▶ PROBLEM
Among the lines below, keep only those from the one containing "Keep writing the" through the one containing "return rings +", and reproduce them exactly.

- - -

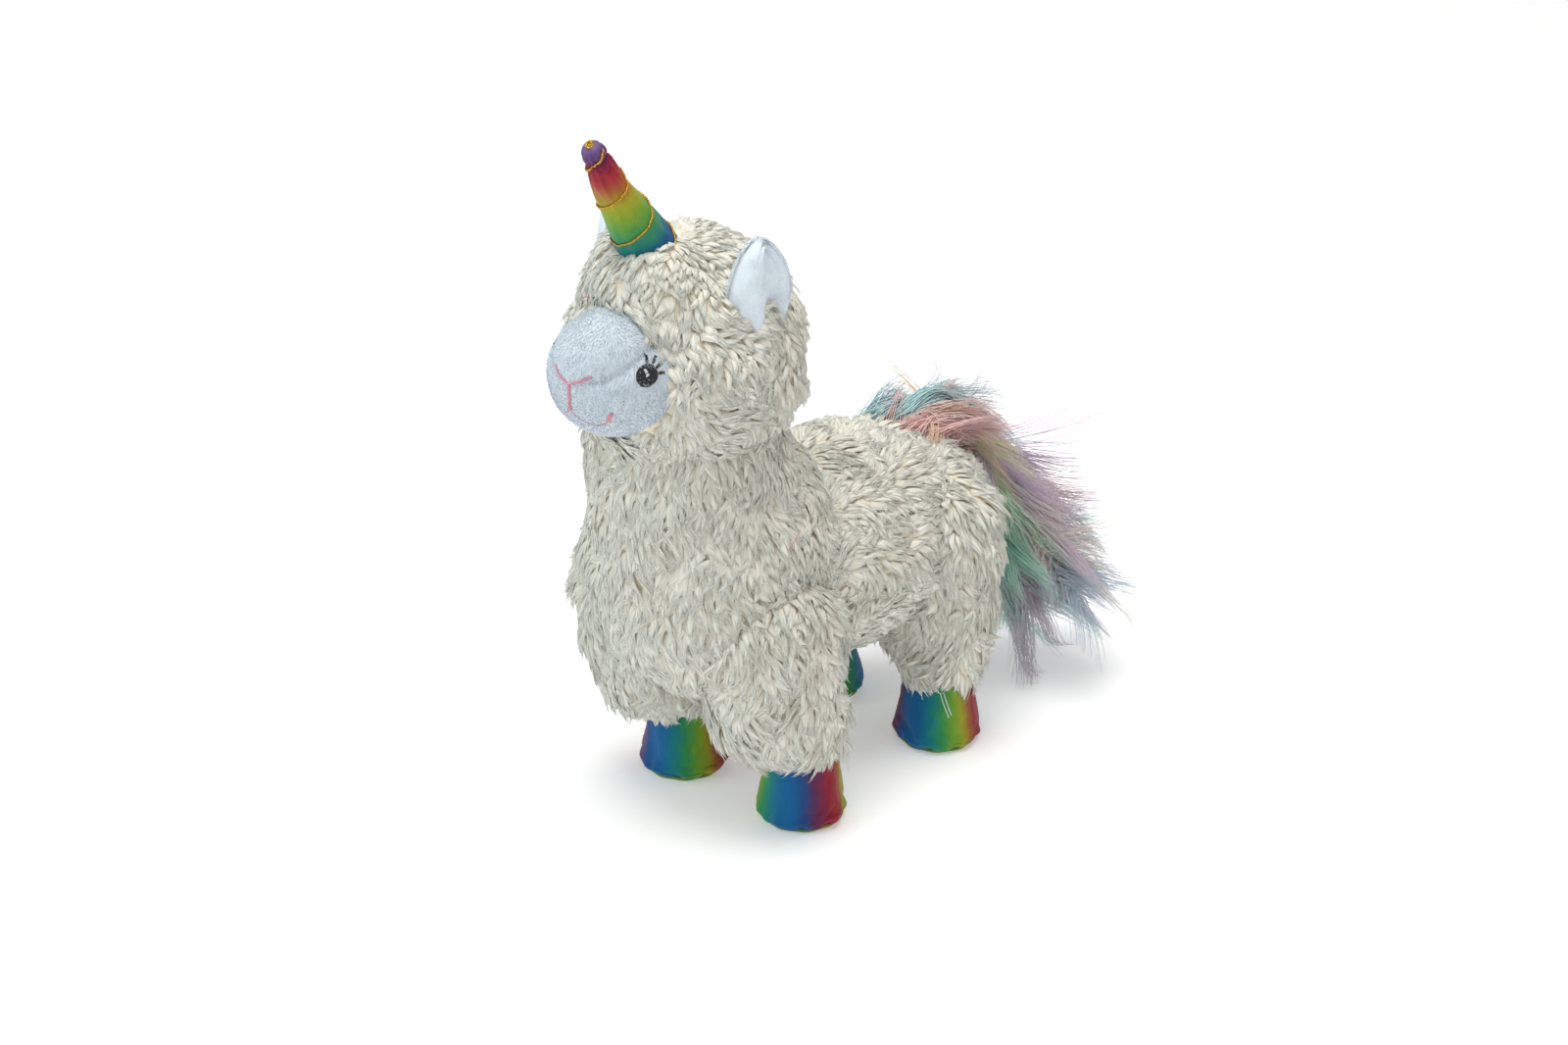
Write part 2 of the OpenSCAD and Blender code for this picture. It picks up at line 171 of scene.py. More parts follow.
def skin(clouds, voxel, rounds=4):
    """One closed skin round several rounded volumes, each given as the points that it spans."""
    bm = bmesh.new()
    for cloud in clouds:
        found = bmesh.ops.convex_hull(bm, input=[bm.verts.new(Vector(p) * MM) for p in cloud])
        left_over = found["geom_interior"] + found["geom_unused"]
        spare = {g for g in left_over if isinstance(g, bmesh.types.BMVert)}
        bmesh.ops.delete(bm, geom=list(spare), context="VERTS")
    mesh = bpy.data.meshes.new("volumes")
    bm.to_mesh(mesh)
    bm.free()
    obj = bpy.data.objects.new("volumes", mesh)
    bpy.context.scene.collection.objects.link(obj)
    remesh = obj.modifiers.new("remesh", "REMESH")
    remesh.mode = "VOXEL"
    remesh.voxel_size = voxel * MM
    verts, quads = read_mesh(obj)
    bpy.data.objects.remove(obj)
    return smoothed(verts, quads, rounds), quads


def triangles_of(quads):
    tris = np.concatenate([quads[:, [0, 1, 2]], quads[:, [0, 2, 3]]])
    return tris[(tris[:, 0] != tris[:, 2]) & (tris[:, 1] != tris[:, 2])]


def normals_of(verts, quads):
    tris = triangles_of(quads)
    face = np.cross(verts[tris[:, 1]] - verts[tris[:, 0]], verts[tris[:, 2]] - verts[tris[:, 0]])
    total = np.zeros_like(verts)
    for k in range(3):
        np.add.at(total, tris[:, k], face)
    return unit(total)


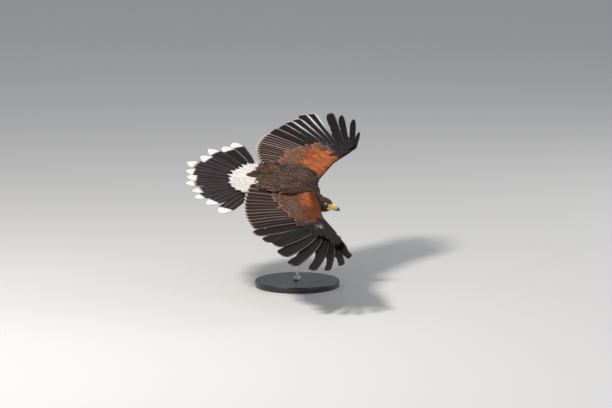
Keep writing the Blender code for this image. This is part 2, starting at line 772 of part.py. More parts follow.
def tail_coverts(cutters):
    """A tier of short feathers over the roots of the tail."""
    angles = np.linspace(-TAIL_RIGHT, TAIL_LEFT, TAIL_COVERTS) * TAIL_COVERT_SPREAD
    reaches = [TAIL_COVERT_REACH] * TAIL_COVERTS
    axes = fan_axes(angles, TAIL_COVERT_START, reaches, COVERT_PLACES)
    axes[:, :, 2] += TAIL_COVERT_RAISES
    half = [np.array(TAIL_COVERT_PROFILE) * TAIL_COVERT_WIDTH / 2] * TAIL_COVERTS
    return vanes("tail_covert", axes, half, half, "tail", cutters, tail_leans(TAIL_COVERTS))


def tube_rings(points, radii, around=10):
    """Round rings square to a path."""
    ahead = np.gradient(points, axis=0)
    ahead /= np.linalg.norm(ahead, axis=1)[:, None]
    side = np.cross(ahead, (0.0, 1.0, 0.001))
    side /= np.linalg.norm(side, axis=1)[:, None]
    up = np.cross(ahead, side)
    turn = 2 * np.pi * np.arange(around) / around
    rings = points[:, None] + side[:, None] * (radii[:, None] * np.cos(turn))[:, :, None]
    return rings + up[:, None] * (radii[:, None] * np.sin(turn))[:, :, None]


def curled(length, curl, place):
    """How far a curling limb has run ahead and dropped at each place along it."""
    run = length * np.sin(curl * place) / curl
    drop = length * (1 - np.cos(curl * place)) / curl
    return run[:, None], drop[:, None]


def toe_path(side, sign, index):
    """Points along a toe from the foot's pad, curling down as they go."""
    splay = math.radians(TOE_SPLAY[index])
    out = np.array((-math.cos(splay), math.sin(splay) * sign, 0.0))
    run, drop = curled(TOE_LENGTHS[index], TOE_CURL, np.linspace(0.0, 1.0, len(TOE_SHAPE)))
    return mirrored(TARSUS_END, side) + FOOT_STEP + out * run - np.array((0.0, 0.0, 1.0)) * drop


def bird_leg(side, sign, collection, torso, cutters):
    """Feathered thigh, bare shank, and a foot whose toes each end in a claw."""
    line = [(x, y * sign, z, width, height) for x, y, z, width, height in reversed(THIGH_LINE)]
    thigh = loft("thigh_" + side, oval_rings(line, 9, 14, 2.0), "thigh", collection)
    clear_of(thigh, torso, cutters)
    knee = mirrored(THIGH_LINE[-1][:3], side)
    ankle = mirrored(TARSUS_END, side)
    ahead = (ankle - knee) / np.linalg.norm(ankle - knee)
    places = np.linspace(0.0, TARSUS_SPAN, len(TARSUS_SHAPE))[:, None]
    shank = knee + ahead * TARSUS_FROM + (ankle - knee) * places
    radii = np.array(TARSUS_SHAPE) * TARSUS_RADIUS
    tarsus = loft("tarsus_" + side, tube_rings(shank, radii), "yellow", collection)
    clear_of(tarsus, thigh, cutters)
    pad = ankle + FOOT_STEP
    foot = ball("foot_" + side, FOOT_RADIUS, pad, "yellow", collection, 12, 8, FOOT_SCALE)
    toes = []
    for index, name in enumerate(TOE_NAMES):
        path = toe_path(side, sign, index)
        radii = TOE_RADIUS * np.array(TOE_SHAPE)
        toes.append(loft("toe_" + name, tube_rings(path, radii, 7), "yellow", cutters))
        claw(f"claw_{side}_{name}", CLAW_LENGTHS[index], path, collection)
    fuse(foot, toes)
    clear_of(foot, tarsus, cutters)


def claw(name, length, path, collection):
    """A tapering talon that goes on from the toe's end and curls under."""
    ahead = path[-1] - path[-2]
    ahead /= np.linalg.norm(ahead)
    level = (path[-2] - path[-4]) * (1.0, 1.0, 0.0)
    inward = -level / np.linalg.norm(level)
    turn_to = inward - ahead * inward.dot(ahead)
    turn_to /= np.linalg.norm(turn_to)
    place = np.linspace(0.0, 1.0, 5)
    run, drop = curled(length, CLAW_CURL, place)
    points = path[-1] + ahead * (GAP * 1.5 + run) + turn_to * drop
    radii = TOE_RADIUS * CLAW_SHARE * (1 - CLAW_TAPER * place)
    loft(name, tube_rings(points, radii, 7), "horn", collection)


def cylinder(name, radius, bottom, top, finish, collection, segments):
    work = bmesh.new()
    bmesh.ops.create_cone(
        work, cap_ends=True, segments=segments, radius1=radius, radius2=radius, depth=top - bottom
    )
    bmesh.ops.translate(work, vec=(0.0, 0.0, (top + bottom) / 2), verts=work.verts)
    return object_of(name, work, finish, collection)


def stand(collection, torso, cutters, pose):
    """A round base with a collar, and one rod up to the belly."""
    base = cylinder("stand_base", BASE_RADIUS, 0.0, BASE_THICK, "base", collection, 48)
    bevel = base.modifiers.new("edge", "BEVEL")
    bevel.width = BASE_BEVEL
    bevel.segments = 1
    bevel.limit_method = "ANGLE"
    foot = BASE_THICK + GAP
    collar = cylinder(
        "stand_collar", COLLAR_RADIUS, foot, foot + COLLAR_HEIGHT, "steel", collection, 24
    )
    cut(collar, cylinder("bore", ROD_RADIUS + GAP, 0.0, BORE_TOP, "steel", cutters, 16))
    rod = cylinder("stand_rod", ROD_RADIUS, foot, ROD_TOP, "steel", collection, 16)
    body = grown(torso, cutters)
    body.data.transform(pose)
    cut(rod, body)


def build():
    clear_scene()
    collection = new_collection("harris_hawk")
    cutters = new_collection("cutters")
    torso = loft("torso", oval_rings(TORSO_LINE, 13, 22), "plumage", collection)
    head = bird_head(collection, cutters)
    neck = bird_neck(collection, head, torso, cutters)
    for side, sign in SIDES:
        bird_wing(side, collection, (torso, neck), cutters)
        bird_leg(side, sign, collection, torso, cutters)
    bird_tail(collection, cutters)
    pose = Matrix.Translation(BIRD_PLACE) @ Matrix.Rotation(BANK, 4, "X")
    carrier = bpy.data.objects.new("bird_pose", None)
    bpy.context.scene.collection.objects.link(carrier)
    carrier.location = BIRD_PLACE
    carrier.rotation_euler = (BANK, 0.0, 0.0)
    for obj in collection.objects:
        obj.parent = carrier
        obj.data.shade_smooth()
        obj.data.set_sharp_from_angle(angle=SHARP_ANGLE)
    stand(collection, torso, cutters, pose)


build()
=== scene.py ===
# %% [markdown]
# # A Harris's hawk banking over its stand
# The finished model is a whole bird in feathers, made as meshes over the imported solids.
# The solids give every place and size; here they get one skin, a coat of separate feathers,
# fine flight feathers, a detailed head and feet, and a turned stand.

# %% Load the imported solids
import math

import bmesh
import bpy
import numpy as np
from mathutils import Matrix, Vector


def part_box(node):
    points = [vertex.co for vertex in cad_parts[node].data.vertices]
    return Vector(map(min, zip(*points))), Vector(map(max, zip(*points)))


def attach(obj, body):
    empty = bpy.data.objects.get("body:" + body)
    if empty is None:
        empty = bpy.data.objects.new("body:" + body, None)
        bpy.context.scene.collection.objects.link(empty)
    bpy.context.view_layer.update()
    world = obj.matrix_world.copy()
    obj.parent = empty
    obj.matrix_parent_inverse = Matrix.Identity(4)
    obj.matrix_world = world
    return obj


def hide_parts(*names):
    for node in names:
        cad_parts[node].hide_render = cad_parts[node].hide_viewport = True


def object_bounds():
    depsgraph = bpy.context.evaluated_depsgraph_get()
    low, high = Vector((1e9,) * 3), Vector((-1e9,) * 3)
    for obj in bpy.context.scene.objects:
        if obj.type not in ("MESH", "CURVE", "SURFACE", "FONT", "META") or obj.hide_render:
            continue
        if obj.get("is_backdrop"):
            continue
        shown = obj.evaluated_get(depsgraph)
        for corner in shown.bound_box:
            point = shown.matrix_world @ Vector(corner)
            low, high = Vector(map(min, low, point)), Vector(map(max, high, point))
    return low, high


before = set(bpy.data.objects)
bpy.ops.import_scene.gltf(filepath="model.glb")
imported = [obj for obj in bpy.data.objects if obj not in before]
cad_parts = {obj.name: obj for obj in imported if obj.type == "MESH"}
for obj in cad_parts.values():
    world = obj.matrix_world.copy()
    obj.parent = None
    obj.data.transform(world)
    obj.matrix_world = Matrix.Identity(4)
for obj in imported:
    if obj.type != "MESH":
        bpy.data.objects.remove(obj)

solid_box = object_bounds()
print("solids:", len(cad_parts), "nodes; box", [[round(v, 4) for v in c] for c in solid_box])

# %% [markdown]
# ## The bird's own axes
# A bird is easier to draw level, with +X ahead, +Y to its left and +Z up, and to bank as the
# last step. Every piece below is worked out in those axes, and one matrix carries it to the
# place that the solids have over the stand.

# %% Axes and random draws
BANK = math.radians(18.0)
BIRD_PLACE = np.array((0.01, -0.0114, 0.33))
BANK_TURN = np.array(Matrix.Rotation(BANK, 3, "X"))
HEAD_PLACE = np.array((0.082, -0.044, -0.0535))
HEAD_YAW, HEAD_PITCH = math.radians(12.0), math.radians(11.0)
HEAD_TURN = np.array(
    Matrix.Rotation(-BANK, 3, "X") @ Matrix.Rotation(HEAD_YAW, 3, "Z") @ Matrix.Rotation(HEAD_PITCH, 3, "Y")
)
draw = np.random.default_rng(7)


def to_world(points):
    """Bird axes to the row's frame: turn about X by the bank, then move to the bird's place."""
    return points @ BANK_TURN.T + BIRD_PLACE


def from_head(points):
    """Head axes, with the origin between the eyes, to bird axes."""
    return points @ HEAD_TURN.T + HEAD_PLACE


def unit(vectors):
    """Vectors divided by their own lengths, with a tiny floor so that none divides by zero."""
    return vectors / np.maximum(np.linalg.norm(vectors, axis=-1, keepdims=True), 1e-12)


def ramp(value, low, high):
    """A smooth step from 0 at low to 1 at high: 3t^2 - 2t^3 of the clamped share t."""
    t = np.clip((value - low) / (high - low), 0.0, 1.0)
    return t * t * (3 - 2 * t)


def pack(*parts):
    """Numbers side by side in a new last index, each stretched to the shape that all have in common."""
    return np.stack(np.broadcast_arrays(*parts), axis=-1)


def steps(count):
    """Evenly spaced shares from 0 to 1, both included."""
    return np.linspace(0.0, 1.0, count)


def blend(a, b, share):
    """Colours a and b mixed by a share for each row."""
    share = np.asarray(share)[..., None]
    return np.asarray(a) * (1 - share) + np.asarray(b) * share


def link(name, data):
    """A new object of the scene."""
    made = bpy.data.objects.new(name, data)
    bpy.context.scene.collection.objects.link(made)
    return made


print("bird stands", BIRD_PLACE, "banked", round(math.degrees(BANK)), "degrees")

# %% [markdown]
# ## The camera first
# The photograph was taken from far away, from a little above the bird's right side.
# A long lens at the same distance gives the same flat perspective. The frame of 612 by 408
# pixels is 1.867 m wide at the bird, so that one pixel is 3.05 mm, and the bird's origin falls on the
# pixel that it has in the photograph.

# %% Camera
FRAME_WIDE, FRAME_HIGH, PIXEL = 612, 408, 0.00305
AZIMUTH, ELEVATION, DISTANCE = math.radians(8.0), math.radians(10.0), 12.0
ORIGIN_PIXEL = (300.0, 180.3)
SENSOR = 36.0
ahead = Vector((
    -math.sin(AZIMUTH) * math.cos(ELEVATION), math.cos(AZIMUTH) * math.cos(ELEVATION), -math.sin(ELEVATION)
))
rightward = Vector((math.cos(AZIMUTH), math.sin(AZIMUTH), 0.0))
upward = rightward.cross(ahead)
camera_data = bpy.data.cameras.new("camera")
camera_data.sensor_width = SENSOR
camera_data.lens = SENSOR * DISTANCE / (FRAME_WIDE * PIXEL)
camera_data.clip_end = 100.0
camera = link("camera", camera_data)
camera.rotation_euler = ahead.to_track_quat("-Z", "Y").to_euler()
camera.location = (
    Vector(BIRD_PLACE)
    - ahead * DISTANCE
    + rightward * (FRAME_WIDE / 2 - ORIGIN_PIXEL[0]) * PIXEL
    - upward * (FRAME_HIGH / 2 - ORIGIN_PIXEL[1]) * PIXEL
)
bpy.context.scene.camera = camera
print("lens", round(camera_data.lens, 1), "mm at", [round(v, 3) for v in camera.location])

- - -

▶ RESPONSE TO THE TASK
Keep writing the Blender code for this image. This is part 2, starting at line 772 of part.py. More parts follow.
def tail_coverts(cutters):
    """A tier of short feathers over the roots of the tail."""
    angles = np.linspace(-TAIL_RIGHT, TAIL_LEFT, TAIL_COVERTS) * TAIL_COVERT_SPREAD
    reaches = [TAIL_COVERT_REACH] * TAIL_COVERTS
    axes = fan_axes(angles, TAIL_COVERT_START, reaches, COVERT_PLACES)
    axes[:, :, 2] += TAIL_COVERT_RAISES
    half = [np.array(TAIL_COVERT_PROFILE) * TAIL_COVERT_WIDTH / 2] * TAIL_COVERTS
    return vanes("tail_covert", axes, half, half, "tail", cutters, tail_leans(TAIL_COVERTS))


def tube_rings(points, radii, around=10):
    """Round rings square to a path."""
    ahead = np.gradient(points, axis=0)
    ahead /= np.linalg.norm(ahead, axis=1)[:, None]
    side = np.cross(ahead, (0.0, 1.0, 0.001))
    side /= np.linalg.norm(side, axis=1)[:, None]
    up = np.cross(ahead, side)
    turn = 2 * np.pi * np.arange(around) / around
    rings = points[:, None] + side[:, None] * (radii[:, None] * np.cos(turn))[:, :, None]
    return rings + up[:, None] * (radii[:, None] * np.sin(turn))[:, :, None]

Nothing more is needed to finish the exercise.